Thursday a federal court rejected a permit to build a 305 foot dock in an environmentally sensitive area on Maury Island, essentially halting Glacier Northwest’s controversial gravel and sand mine for years to come, and State Lands Commissioner Peter Goldmark deserves a huge “thank you” for helping to realize a key campaign promise:
Last year, the company gave $50,000 to a political action committee that supported former Republican State Lands Commissioner Doug Sutherland’s re-election bid. Sutherland lost, but signed a lease for the project days before leaving office. His successor, Democrat Peter Goldmark, who’s campaigned on a promise to try and stop the project, immediately announced plans to more thoroughly scrutinize the lease. In early July, he ordered the company to do no work until it could prove to him Puget Sound would see no harm. Earlier this week, the company responded with a 17-page letter — and a promise that it still planned to start work next week.

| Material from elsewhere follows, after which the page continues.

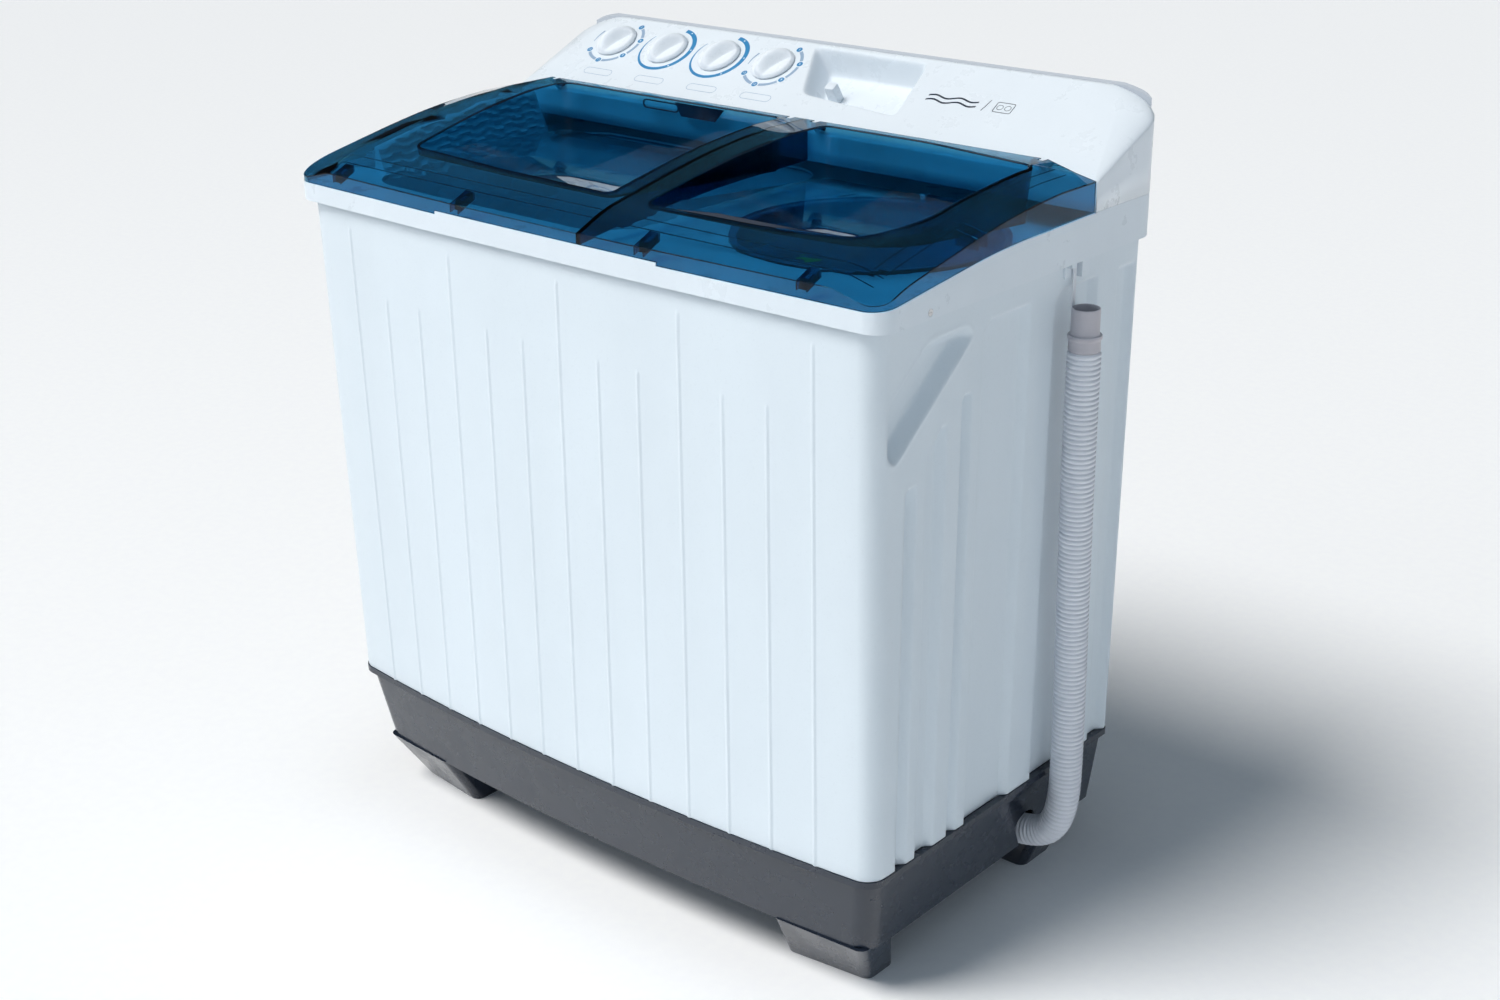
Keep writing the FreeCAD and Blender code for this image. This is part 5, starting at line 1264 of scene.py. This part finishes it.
def knob(body):
    """A white knob: bevelled skirt, shallow dish and a curved grip, steep on one side."""
    joint = JOINT_OF[body]
    centre = Vector(joint["pos_m"])
    turn = math.radians(GRIP_ANGLE)
    rings = [30.0 * (index / 44) ** 0.9 for index in range(1, 45)]
    sides = 120
    places, faces = [], []

    def place(radius, angle, height):
        along, across = radius * math.cos(angle), radius * math.sin(angle)
        right = along * math.cos(turn) - across * math.sin(turn)
        up = along * math.sin(turn) + across * math.cos(turn)
        places.append(on_panel(centre, right * MM, up * MM, height * MM))

    place(0, 0, knob_height(0, 0))
    for radius in rings:
        for number in range(sides):
            angle = 2 * math.pi * number / sides
            height = knob_height(radius * math.cos(angle), radius * math.sin(angle))
            edge = max(0.0, (radius - 26.0) / 4.0)
            place(radius, angle, height * (1 - edge ** 2) + 2.4 * edge ** 2)
    for radius, height in ((29.9, 1.2), (29.2, 0.8)):
        for number in range(sides):
            place(radius, 2 * math.pi * number / sides, height)
    place(0, 0, 0.8)
    for number in range(sides):
        faces.append((0, 1 + number, 1 + (number + 1) % sides))
    for row in range(len(rings) + 1):
        for number in range(sides):
            low, high = 1 + row * sides, 1 + (row + 1) * sides
            after = (number + 1) % sides
            faces.append((low + number, high + number, high + after, low + after))
    last, bottom = 1 + (len(rings) + 1) * sides, len(places) - 1
    for number in range(sides):
        faces.append((last + number, bottom, last + (number + 1) % sides))
    mesh = mesh_of(body + "_cap", places, faces)
    piece = new_piece(body + "_cap", mesh, MATERIALS["knob_white"], body)
    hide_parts(body)


def slab(flat, centre, low=0.02 * MM, high=0.14 * MM):
    """Points and faces of a thin printed shape; flat is a list of outlines in millimetres on the panel."""
    places, faces = [], []
    for outline in flat:
        first = len(places)
        count = len(outline)
        for lift in (low, high):
            places += [on_panel(centre, across * MM, up * MM, lift) for across, up in outline]
        faces.append(tuple(range(first + count, first + 2 * count)))
        faces.append(tuple(range(first + count - 1, first - 1, -1)))
        for index in range(count):
            after = (index + 1) % count
            faces.append((first + index, first + after, first + count + after, first + count + index))
    return places, faces


def clock(radius, degrees):
    """A point on a dial, in millimetres, by its clockwise angle from the top."""
    angle = math.radians(degrees)
    return (radius * math.sin(angle), radius * math.cos(angle))


def arc_band(start, end, inner_at, outer_at):
    """Quads that fill a band between two angles, so that each outline stays simple."""
    steps = max(2, round(abs(end - start) / 3))
    stops = [start + (end - start) * index / steps for index in range(steps + 1)]
    outer = [clock(outer_at(stop), stop) for stop in stops]
    return outer + [clock(inner_at(stop), stop) for stop in stops[::-1]]


def dot(degrees, radius, size):
    """The outline of a round spot on a dial."""
    centre = clock(radius, degrees)
    angles = [math.tau * step / 24 for step in range(24)]
    return [(centre[0] + size * math.cos(angle), centre[1] + size * math.sin(angle)) for angle in angles]


def rounded_rectangle(half_width, half_height, radius, middle):
    outline = []
    for side_x, side_y, start in ((1, 1, 0), (-1, 1, 90), (-1, -1, 180), (1, -1, 270)):
        for step in range(7):
            angle = math.radians(start + 15 * step)
            outline.append((middle[0] + side_x * (half_width - radius) + radius * math.cos(angle),
                            middle[1] + side_y * (half_height - radius) + radius * math.sin(angle)))
    return outline


def frame_outline(outer, inner):
    """Quads between two outlines with the same number of points."""
    count = len(outer)
    return [[outer[index], outer[(index + 1) % count], inner[(index + 1) % count], inner[index]]
            for index in range(count)]


def printed(name, flat, centre, ink, high=0.14 * MM):
    mesh = mesh_of(name, *slab(flat, centre, 0.02 * MM, high), 0)
    return new_piece(name, mesh, ink, ROOT)


def numeral(name, text, middle, centre, size):
    """One digit, standing on a printed dot."""
    curve = bpy.data.curves.new(name, "FONT")
    curve.body = text
    curve.size = size * MM
    curve.align_x = "CENTER"
    curve.align_y = "CENTER"
    curve.extrude = 0.03 * MM
    holder = bpy.data.objects.new(name, curve)
    bpy.context.scene.collection.objects.link(holder)
    across = Vector((1, 0, 0))
    spot = on_panel(centre, middle[0] * MM, middle[1] * MM, 0.20 * MM)
    turned = Matrix((across, PANEL_UP, PANEL_OUT)).transposed().to_4x4()
    bpy.context.view_layer.update()
    mesh = bpy.data.meshes.new_from_object(holder.evaluated_get(bpy.context.evaluated_depsgraph_get()))
    mesh.transform(Matrix.Translation(spot) @ turned)
    bpy.data.objects.remove(holder)
    new_piece(name, mesh, INK_WHITE, ROOT)


TIMER_DOTS = [30, 78, 128, 184, 236]
# Places on the panel, across and up: a label from its knob, and the mark from the first knob.
LABEL_PLACE = (15, -62)
MARK_PLACE = (539, -17)


def timer_dial(body):
    """A clockwork timer's scale: pale arcs between numbered dots."""
    centre = Vector(JOINT_OF[body]["pos_m"])
    arcs = []
    for start, end in zip(TIMER_DOTS, TIMER_DOTS[1:]):
        arcs.append(arc_band(start + 9, end - 9, lambda stop: 37.5, lambda stop: 42.0))
    arcs.append(arc_band(262, 296, lambda stop: 38.8, lambda stop: 39.8 + 1.6 * (stop - 262) / 34))
    printed(body + "_scale", arcs, centre, INK_PALE)
    printed(body + "_dots", [dot(stop, 39.8, 4.3) for stop in TIMER_DOTS], centre, INK_BLUE)
    for number, stop in enumerate(TIMER_DOTS):
        numeral(body + "_numeral_%d" % (number + 1), str(3 * (number + 1)), clock(39.8, stop), centre, 5.2)


def selector_dial(body):
    """A selector's scale: one sweep that widens from the upper left round to the top."""
    centre = Vector(JOINT_OF[body]["pos_m"])

    def width(stop):
        share = (300 - stop) / 300
        return 0.5 + 6.0 * math.sin(math.pi * min(1.0, share * 1.06) * 0.62)

    sweep = arc_band(300, 8, lambda stop: 43.0 - width(stop), lambda stop: 43.0)
    printed(body + "_scale", [sweep], centre, INK_BLUE)
    printed(body + "_dots", [dot(stop, 40.2, 1.1) for stop in (26, 84, 140)], centre, INK_WHITE, 0.20 * MM)


def dial_label(body):
    """The empty rounded frame below a dial."""
    centre = Vector(JOINT_OF[body]["pos_m"])
    outer = rounded_rectangle(25, 6.2, 6, LABEL_PLACE)
    inner = rounded_rectangle(24.4, 5.6, 5.4, LABEL_PLACE)
    printed(body + "_label", frame_outline(outer, inner), centre, INK_PALE)


def panel_mark():
    """A plain wave mark with a rule and two short bars, on the right of the console."""
    centre = Vector(JOINT_OF["wash_timer_knob"]["pos_m"])
    def wave(level, length, thickness):
        top, bottom = [], []
        for step in range(33):
            share = step / 32
            rise = 2.2 * math.sin(share * math.tau * 2)
            across = MARK_PLACE[0] + share * length
            top.append((across, MARK_PLACE[1] + level + rise + thickness))
            bottom.append((across, MARK_PLACE[1] + level + rise))
        return top + bottom[::-1]

    printed("panel_wave_mark", [wave(4, 74, 2.6), wave(-4, 74, 2.6)], centre, INK_DARK)
    rule = [(MARK_PLACE[0] + 84, MARK_PLACE[1] - 8), (MARK_PLACE[0] + 85, MARK_PLACE[1] - 8),
            (MARK_PLACE[0] + 89, MARK_PLACE[1] + 12), (MARK_PLACE[0] + 88, MARK_PLACE[1] + 12)]
    icon_outer = rounded_rectangle(13, 9, 3, (MARK_PLACE[0] + 112, MARK_PLACE[1] + 2))
    icon_inner = rounded_rectangle(12.1, 8.1, 2.1, (MARK_PLACE[0] + 112, MARK_PLACE[1] + 2))
    drums = []
    for offset in (-5.6, 5.6):
        ring = [dot(0, 0, 1)]
        middle = (MARK_PLACE[0] + 112 + offset, MARK_PLACE[1] + 2)
        outer = [(middle[0] + 4.4 * x, middle[1] + 4.4 * y) for x, y in ring[0]]
        inner = [(middle[0] + 3.7 * x, middle[1] + 3.7 * y) for x, y in ring[0]]
        drums += frame_outline(outer, inner)
    printed("panel_tub_mark", [rule] + frame_outline(icon_outer, icon_inner) + drums, centre, INK_DARK)


# ---------------------------------------------------------------- the whole machine
def build():
    camera()
    studio()
    floor()
    backdrop()
    paint_cad_nodes()
    hose_and_cuff()
    cabinet()
    control_panel()
    wash_tub()
    lid_details()
    for node, radius in (("base", 2.0), ("top_frame", 1.2), ("wash_lid", 0.7), ("spin_lid", 0.7)):
        rounded_copy(node, radius * MM)
    for body in KNOBS:
        knob(body)
        dial_label(body)
    timer_dial("wash_timer_knob")
    timer_dial("spin_timer_knob")
    selector_dial("wash_selector_knob")
    selector_dial("drain_selector_knob")
    panel_mark()


build()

Now, the project is on indefinite hold, and a protest scheduled for Saturday on Maury Island instead will become a victory party.
I started writing this post while sitting in the audience of a health care forum with Gov. Howard Dean at Netroots Nation (just reasoned, rational discusion, FYI… no angry, disruptive teabaggers thus far), and was feeling a little nostalgic at this particular turn of events.
It was at last year’s Netroots Nation that I celebrated my biggest blogging accomplishment of the year, my success at forcing the Seattle Times and other media outlets to front-page then-incumbent State Lands Commissioner Doug Sutherland’s embarrassing sexual harassment scandal… a scandal I broke.
As a blogger, I know that I have made a difference over the past few years, but this was one of the few times that I could really quantify it. Despite being snugly in the pocket of mining and timber interests, Sutherland was a personable guy and a self-proclaimed moderate who appeared to be well liked by members of the press, and up until this point in the election cycle the Lands Commissioner race and the challenge from Goldmark had received very little media attention.
All that changed after the scandal, as journalists and voters started paying closer attention to both the candidates and the issues, with Goldmark eventually squeaking out a one percentage point victory… close enough for me to almost confidently say that my coverage likely helped swing the election.
Of course, one of the main issues in that election was the Maury Island gravel mine, and it’s tremendously gratifying to see Goldmark living up to his campaign promise to block it. This past legislative session notwithstanding, elections do matter, and thus what we all do to influence elections matters too. Yes, it’s hard to quantify, and so much easier just to be cynical, and no individual should pat themselves too hard on the back for the outcome of any election, as it’s the voters in the end who deserve most of the credit for making the right choice. But for those of us who devote ourselves to such things, there’s nothing wrong with a little self-congratulation if that’s what keeps us going.
How long that alone can keep me going, I don’t know. But I might as well enjoy the moment.